- Linden
- U.S. National Register of Historic Places
- Location: One mile north of Glen Allan, Mississippi on county road 69
- Coordinates: 33°2′56″N 91°1′50″W﻿ / ﻿33.04889°N 91.03056°W
- Area: 4.9 acres (2.0 ha)
- Built: 1914
- Architect: Alger, E.N.; Davis, H.H.
- Architectural style: Colonial Revival
- NRHP reference No.: 82000581
- Added to NRHP: November 12, 1982

= Linden (Glen Allan, Mississippi) =

Historic house in Mississippi, United States

Linden is a historic mansion in Glen Allan, Mississippi.

==Location==
It is located on Lake Washington road Glen Allan, Washington County, Mississippi.

==History==
Originally, a mansion and plantation owned by Confederate General Wade Hampton III stood on this land. However, in 1914, P. L. Mann, a planter and politician, tore down the mansion to build a new house.
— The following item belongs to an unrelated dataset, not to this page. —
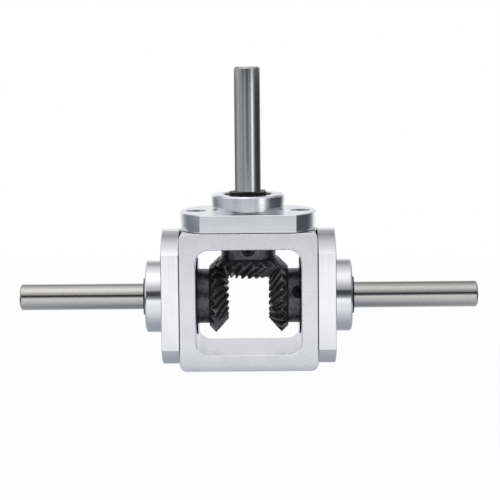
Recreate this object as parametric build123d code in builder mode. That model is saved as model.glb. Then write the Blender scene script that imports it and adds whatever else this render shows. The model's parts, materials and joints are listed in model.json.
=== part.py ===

It was designed by architects E. N. Alger and H. H. Davis in the Colonial Revival style.

It has been remodelled into a bed and breakfast for visitors known as Linden-on-the-Lake. The current owner is Nancy Bridges.

==Heritage significance==
It has been listed on the National Register of Historic Places since November 12, 1982.